Mangold and Papamichael captured the action on 4.5K digital cameras (2.39:1 aspect ratio). Sadly, it was mastered in 2K and then upconverted for this presentation. Still, the 4K watch has exceptional detail and clarity, a slight bump of onscreen resolution over the HD versions. It also reveals a nice wash of post-production film grain to give that 1960s analog look. Oddly, that’s a complete miss on the Blu-ray, because of blown-out highlights.


As expected, the expansive Dolby Vision and HDR10 contrast toning produces deeper dark levels, without losing shadow detail, and overall brightness. Facial colors are natural and balanced and uncovers more face markings and costume textures.


AUDIO

Clearly the best option is the 4K (disc & digital) provide the enveloping eight-channel Dolby Atmos soundtrack for front, rear and height speakers. The Oscar-winning sound mix bounces around the theater room delivering the roar of engines, squealing tires, track announcers and a comical but fictional twin-engine airplane scene, which Shelby pilots and buzzes a crowd before the unveiling of the Ford/Shelby Mustang GT350 in 1965.


The pulsating score from Marco Beltrami and longtime partner Buck Sanders, their fourth with Mangold, fuel the atmosphere from the front speakers with a 15-piece ensemble combining 1960s rock and jazz with electric guitars, small brass, and drums. Plus, there are plenty of great tunes from the era including “Money (That’s What I Want)” by The Kingsmen, “Don’t Bring Me Down” by The Animals, “Stop Your Sobbing” by The Kinks, “I Put a Spell on You” by Nina Simone, and “Stranger in a Strange Land” by The Byrds. No worries – dialogue is never lost in the action.
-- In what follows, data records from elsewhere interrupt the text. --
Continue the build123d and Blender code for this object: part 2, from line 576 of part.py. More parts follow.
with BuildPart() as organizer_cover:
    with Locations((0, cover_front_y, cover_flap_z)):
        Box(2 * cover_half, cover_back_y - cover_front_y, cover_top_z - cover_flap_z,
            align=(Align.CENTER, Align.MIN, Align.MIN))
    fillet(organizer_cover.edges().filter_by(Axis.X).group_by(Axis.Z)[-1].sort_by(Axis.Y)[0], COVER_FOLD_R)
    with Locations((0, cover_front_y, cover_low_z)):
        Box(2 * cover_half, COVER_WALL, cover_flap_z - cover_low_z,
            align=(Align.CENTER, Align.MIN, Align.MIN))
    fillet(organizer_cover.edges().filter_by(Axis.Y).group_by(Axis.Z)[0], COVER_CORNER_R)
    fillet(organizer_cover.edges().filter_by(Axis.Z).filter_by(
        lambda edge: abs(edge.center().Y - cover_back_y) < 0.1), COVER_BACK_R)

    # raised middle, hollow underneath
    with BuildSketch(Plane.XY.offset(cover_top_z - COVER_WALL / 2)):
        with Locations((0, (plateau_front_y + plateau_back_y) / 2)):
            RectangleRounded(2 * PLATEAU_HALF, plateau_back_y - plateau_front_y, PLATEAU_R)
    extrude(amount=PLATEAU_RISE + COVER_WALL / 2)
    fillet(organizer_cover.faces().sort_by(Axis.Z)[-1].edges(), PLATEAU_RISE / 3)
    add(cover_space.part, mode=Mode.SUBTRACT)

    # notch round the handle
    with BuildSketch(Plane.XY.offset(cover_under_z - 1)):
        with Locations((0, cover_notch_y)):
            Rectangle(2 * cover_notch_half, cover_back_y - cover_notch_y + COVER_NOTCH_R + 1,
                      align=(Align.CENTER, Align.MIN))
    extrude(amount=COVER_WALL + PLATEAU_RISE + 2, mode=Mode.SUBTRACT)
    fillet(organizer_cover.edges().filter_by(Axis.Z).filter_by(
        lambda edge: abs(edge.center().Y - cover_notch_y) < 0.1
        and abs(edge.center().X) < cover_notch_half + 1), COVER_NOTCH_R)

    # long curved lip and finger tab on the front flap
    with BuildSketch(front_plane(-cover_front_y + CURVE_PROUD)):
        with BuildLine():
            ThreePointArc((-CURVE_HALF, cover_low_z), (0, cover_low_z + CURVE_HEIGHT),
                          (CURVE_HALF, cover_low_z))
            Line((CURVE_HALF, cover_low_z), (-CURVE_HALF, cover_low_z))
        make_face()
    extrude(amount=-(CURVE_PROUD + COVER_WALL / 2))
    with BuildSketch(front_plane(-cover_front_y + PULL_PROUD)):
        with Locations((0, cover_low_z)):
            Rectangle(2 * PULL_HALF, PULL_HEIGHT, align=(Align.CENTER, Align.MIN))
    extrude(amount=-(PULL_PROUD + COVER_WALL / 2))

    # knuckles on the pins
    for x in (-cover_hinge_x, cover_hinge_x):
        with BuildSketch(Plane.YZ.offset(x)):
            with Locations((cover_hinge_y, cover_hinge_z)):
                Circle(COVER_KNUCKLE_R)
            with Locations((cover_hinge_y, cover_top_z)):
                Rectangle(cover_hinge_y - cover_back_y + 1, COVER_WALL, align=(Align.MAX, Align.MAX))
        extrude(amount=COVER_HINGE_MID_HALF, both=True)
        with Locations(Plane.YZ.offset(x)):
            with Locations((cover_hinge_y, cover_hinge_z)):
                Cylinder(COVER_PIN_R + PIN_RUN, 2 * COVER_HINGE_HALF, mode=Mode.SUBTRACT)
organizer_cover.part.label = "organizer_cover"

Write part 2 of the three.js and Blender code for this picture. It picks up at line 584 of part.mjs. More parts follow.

Considered the last 20th Century Fox studio movie, Mangold pulls off a stylish 7,000 RPMs ride, while presenting a portrait of two racing legends. Don’t miss this one!


Bill Kelley III, High-Def Watch producer


(1) Shelby and the race team watch Miles dominate the track, while setting several fasting lap records. (2) Miles brings the Ford racing team across the finish line together at the 1966 Le Mans 24-hour racing marathon. (3) Peter and Mollie celebrate an apparent victory. (4) All smiles for Ken Miles.